Given information:
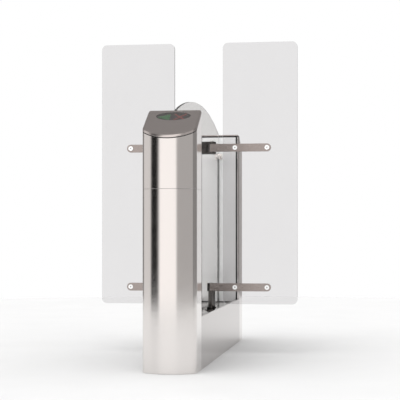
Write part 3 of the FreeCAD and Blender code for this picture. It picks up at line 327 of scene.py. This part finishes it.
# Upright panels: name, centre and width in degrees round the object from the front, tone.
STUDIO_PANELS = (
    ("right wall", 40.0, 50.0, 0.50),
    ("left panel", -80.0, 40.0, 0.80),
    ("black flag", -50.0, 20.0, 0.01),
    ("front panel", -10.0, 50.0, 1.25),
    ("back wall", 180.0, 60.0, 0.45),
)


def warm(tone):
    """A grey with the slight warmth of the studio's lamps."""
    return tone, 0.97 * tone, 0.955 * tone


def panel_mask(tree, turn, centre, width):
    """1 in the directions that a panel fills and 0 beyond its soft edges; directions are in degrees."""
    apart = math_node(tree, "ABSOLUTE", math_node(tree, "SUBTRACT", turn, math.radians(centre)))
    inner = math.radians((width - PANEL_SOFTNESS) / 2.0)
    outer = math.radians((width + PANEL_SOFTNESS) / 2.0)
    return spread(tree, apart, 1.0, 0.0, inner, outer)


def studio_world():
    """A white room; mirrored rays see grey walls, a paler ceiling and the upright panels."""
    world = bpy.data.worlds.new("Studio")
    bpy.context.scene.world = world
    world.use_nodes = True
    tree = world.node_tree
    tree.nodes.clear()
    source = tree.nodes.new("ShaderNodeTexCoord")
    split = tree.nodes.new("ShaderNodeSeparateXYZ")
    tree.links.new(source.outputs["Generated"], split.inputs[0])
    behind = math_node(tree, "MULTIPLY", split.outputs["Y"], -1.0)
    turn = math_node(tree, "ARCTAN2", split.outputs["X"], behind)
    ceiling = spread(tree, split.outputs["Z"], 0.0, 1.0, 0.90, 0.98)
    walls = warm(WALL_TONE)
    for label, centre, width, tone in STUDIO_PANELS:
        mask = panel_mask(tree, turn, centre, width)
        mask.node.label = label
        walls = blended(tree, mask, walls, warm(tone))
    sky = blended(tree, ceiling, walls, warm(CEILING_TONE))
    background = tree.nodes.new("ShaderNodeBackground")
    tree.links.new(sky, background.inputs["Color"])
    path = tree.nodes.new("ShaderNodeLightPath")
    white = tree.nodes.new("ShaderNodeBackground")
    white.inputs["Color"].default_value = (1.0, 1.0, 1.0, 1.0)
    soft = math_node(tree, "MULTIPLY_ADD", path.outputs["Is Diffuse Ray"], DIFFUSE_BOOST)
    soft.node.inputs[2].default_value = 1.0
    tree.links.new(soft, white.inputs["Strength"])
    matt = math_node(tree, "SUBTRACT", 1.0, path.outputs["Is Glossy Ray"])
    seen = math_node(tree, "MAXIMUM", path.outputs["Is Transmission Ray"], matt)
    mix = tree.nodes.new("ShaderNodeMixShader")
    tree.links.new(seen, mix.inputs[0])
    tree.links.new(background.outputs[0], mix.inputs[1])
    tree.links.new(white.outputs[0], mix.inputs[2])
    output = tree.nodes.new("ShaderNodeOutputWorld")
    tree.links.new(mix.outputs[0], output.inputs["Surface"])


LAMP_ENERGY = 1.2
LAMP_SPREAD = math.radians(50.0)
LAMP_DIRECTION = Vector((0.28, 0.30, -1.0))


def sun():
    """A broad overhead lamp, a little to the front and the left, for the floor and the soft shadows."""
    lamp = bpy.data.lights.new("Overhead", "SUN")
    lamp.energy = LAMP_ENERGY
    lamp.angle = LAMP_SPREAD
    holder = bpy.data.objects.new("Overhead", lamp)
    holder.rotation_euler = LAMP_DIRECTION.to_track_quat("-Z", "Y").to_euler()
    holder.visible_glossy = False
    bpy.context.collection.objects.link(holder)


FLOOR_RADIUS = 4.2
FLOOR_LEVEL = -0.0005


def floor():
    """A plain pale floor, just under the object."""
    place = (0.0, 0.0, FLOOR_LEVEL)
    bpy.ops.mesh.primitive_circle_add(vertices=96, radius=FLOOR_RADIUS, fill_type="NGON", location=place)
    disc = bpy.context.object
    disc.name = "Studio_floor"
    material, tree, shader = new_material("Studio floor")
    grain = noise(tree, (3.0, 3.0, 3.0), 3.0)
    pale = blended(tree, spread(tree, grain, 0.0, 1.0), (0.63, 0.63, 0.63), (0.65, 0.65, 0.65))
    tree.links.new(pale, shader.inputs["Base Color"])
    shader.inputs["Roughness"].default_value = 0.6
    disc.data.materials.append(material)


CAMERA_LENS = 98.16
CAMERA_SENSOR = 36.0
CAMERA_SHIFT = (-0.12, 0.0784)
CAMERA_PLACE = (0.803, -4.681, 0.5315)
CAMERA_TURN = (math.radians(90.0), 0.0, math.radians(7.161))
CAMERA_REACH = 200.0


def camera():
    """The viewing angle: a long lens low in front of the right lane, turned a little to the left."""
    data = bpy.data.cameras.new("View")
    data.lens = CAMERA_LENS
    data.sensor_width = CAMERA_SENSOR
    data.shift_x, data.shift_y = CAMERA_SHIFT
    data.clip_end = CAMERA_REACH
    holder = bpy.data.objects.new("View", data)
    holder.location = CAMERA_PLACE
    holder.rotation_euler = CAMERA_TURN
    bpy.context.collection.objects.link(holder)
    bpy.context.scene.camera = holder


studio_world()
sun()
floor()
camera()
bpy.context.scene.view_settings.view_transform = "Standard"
* * *
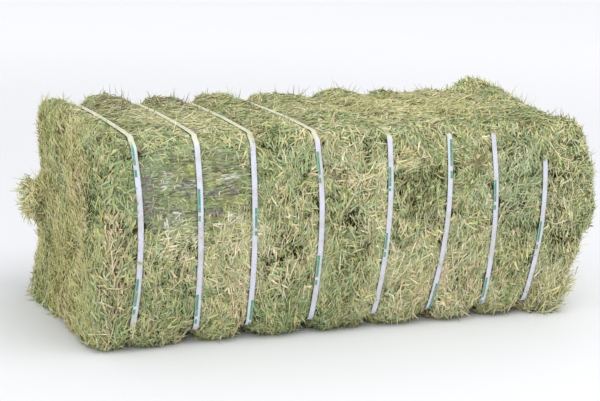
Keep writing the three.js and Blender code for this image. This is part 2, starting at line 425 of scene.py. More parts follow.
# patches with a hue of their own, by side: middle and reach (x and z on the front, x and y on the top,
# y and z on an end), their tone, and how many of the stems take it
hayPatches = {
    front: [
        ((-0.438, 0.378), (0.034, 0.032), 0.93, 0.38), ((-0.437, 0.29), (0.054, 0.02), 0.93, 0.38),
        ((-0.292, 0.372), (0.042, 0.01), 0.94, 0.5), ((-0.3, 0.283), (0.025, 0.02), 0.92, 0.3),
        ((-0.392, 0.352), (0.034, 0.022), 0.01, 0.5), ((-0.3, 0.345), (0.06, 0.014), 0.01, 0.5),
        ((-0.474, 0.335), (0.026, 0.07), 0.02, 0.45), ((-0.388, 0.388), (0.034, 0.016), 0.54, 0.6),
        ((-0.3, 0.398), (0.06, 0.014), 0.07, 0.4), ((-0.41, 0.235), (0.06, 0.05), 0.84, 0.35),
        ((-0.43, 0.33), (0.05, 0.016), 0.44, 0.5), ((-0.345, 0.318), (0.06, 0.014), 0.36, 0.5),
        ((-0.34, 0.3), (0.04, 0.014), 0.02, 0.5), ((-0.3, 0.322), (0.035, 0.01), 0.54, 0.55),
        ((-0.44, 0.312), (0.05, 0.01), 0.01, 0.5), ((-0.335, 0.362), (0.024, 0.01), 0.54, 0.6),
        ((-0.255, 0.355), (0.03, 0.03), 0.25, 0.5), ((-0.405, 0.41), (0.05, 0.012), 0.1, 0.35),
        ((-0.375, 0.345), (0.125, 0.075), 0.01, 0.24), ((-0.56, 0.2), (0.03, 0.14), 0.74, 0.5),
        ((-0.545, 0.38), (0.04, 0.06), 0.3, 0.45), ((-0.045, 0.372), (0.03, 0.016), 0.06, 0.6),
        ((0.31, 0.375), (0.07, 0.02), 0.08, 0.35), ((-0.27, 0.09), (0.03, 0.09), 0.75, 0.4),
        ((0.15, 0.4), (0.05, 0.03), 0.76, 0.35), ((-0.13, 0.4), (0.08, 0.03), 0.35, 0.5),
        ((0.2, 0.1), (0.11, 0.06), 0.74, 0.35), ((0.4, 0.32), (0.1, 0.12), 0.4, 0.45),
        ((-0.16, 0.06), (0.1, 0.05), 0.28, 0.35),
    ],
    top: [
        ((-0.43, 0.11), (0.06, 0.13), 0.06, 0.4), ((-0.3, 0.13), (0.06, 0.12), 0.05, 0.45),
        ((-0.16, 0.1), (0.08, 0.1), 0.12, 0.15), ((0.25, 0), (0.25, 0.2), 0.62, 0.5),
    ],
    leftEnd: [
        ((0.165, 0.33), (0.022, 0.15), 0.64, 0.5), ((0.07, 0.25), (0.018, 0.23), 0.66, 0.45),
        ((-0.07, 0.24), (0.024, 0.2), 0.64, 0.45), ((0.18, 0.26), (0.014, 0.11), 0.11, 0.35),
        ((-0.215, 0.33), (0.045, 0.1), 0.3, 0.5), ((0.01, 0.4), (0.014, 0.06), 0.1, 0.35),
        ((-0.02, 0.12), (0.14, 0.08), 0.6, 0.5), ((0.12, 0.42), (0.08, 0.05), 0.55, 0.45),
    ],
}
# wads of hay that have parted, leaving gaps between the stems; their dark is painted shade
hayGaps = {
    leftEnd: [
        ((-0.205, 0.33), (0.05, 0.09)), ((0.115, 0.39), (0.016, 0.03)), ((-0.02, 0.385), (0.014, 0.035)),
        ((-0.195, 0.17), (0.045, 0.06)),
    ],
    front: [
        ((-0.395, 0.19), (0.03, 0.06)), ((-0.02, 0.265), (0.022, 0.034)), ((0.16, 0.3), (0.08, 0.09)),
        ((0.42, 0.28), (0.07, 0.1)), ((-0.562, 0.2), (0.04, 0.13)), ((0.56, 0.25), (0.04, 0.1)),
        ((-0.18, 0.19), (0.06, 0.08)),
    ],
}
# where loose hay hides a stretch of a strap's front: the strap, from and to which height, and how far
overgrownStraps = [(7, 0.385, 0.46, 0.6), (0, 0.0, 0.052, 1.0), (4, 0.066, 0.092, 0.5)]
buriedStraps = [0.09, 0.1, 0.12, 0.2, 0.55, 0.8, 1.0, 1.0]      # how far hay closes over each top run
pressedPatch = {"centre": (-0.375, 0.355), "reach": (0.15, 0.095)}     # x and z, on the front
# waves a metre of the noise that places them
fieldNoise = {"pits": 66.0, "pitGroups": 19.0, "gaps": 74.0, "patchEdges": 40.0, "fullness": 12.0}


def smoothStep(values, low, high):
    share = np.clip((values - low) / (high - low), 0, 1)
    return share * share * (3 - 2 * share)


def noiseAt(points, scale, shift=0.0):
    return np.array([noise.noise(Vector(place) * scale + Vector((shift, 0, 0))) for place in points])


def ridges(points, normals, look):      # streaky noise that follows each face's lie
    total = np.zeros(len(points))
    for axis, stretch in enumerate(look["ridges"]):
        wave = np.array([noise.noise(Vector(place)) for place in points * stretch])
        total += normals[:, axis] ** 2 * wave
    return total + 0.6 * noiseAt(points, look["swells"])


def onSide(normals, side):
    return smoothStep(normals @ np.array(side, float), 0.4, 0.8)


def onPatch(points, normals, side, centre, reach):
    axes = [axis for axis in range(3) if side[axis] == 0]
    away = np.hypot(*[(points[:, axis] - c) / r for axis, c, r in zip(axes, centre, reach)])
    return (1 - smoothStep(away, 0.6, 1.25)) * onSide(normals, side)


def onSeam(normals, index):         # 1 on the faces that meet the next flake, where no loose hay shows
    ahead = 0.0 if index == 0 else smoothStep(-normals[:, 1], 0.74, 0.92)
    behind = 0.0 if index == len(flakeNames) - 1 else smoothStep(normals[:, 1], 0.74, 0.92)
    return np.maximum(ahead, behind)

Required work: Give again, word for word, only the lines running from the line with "Write part 3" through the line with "return spread(tree, apart, 1.0, 0.0, inner, outer)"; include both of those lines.

Solution to this exercise:
Write part 3 of the FreeCAD and Blender code for this picture. It picks up at line 327 of scene.py. This part finishes it.
# Upright panels: name, centre and width in degrees round the object from the front, tone.
STUDIO_PANELS = (
    ("right wall", 40.0, 50.0, 0.50),
    ("left panel", -80.0, 40.0, 0.80),
    ("black flag", -50.0, 20.0, 0.01),
    ("front panel", -10.0, 50.0, 1.25),
    ("back wall", 180.0, 60.0, 0.45),
)


def warm(tone):
    """A grey with the slight warmth of the studio's lamps."""
    return tone, 0.97 * tone, 0.955 * tone


def panel_mask(tree, turn, centre, width):
    """1 in the directions that a panel fills and 0 beyond its soft edges; directions are in degrees."""
    apart = math_node(tree, "ABSOLUTE", math_node(tree, "SUBTRACT", turn, math.radians(centre)))
    inner = math.radians((width - PANEL_SOFTNESS) / 2.0)
    outer = math.radians((width + PANEL_SOFTNESS) / 2.0)
    return spread(tree, apart, 1.0, 0.0, inner, outer)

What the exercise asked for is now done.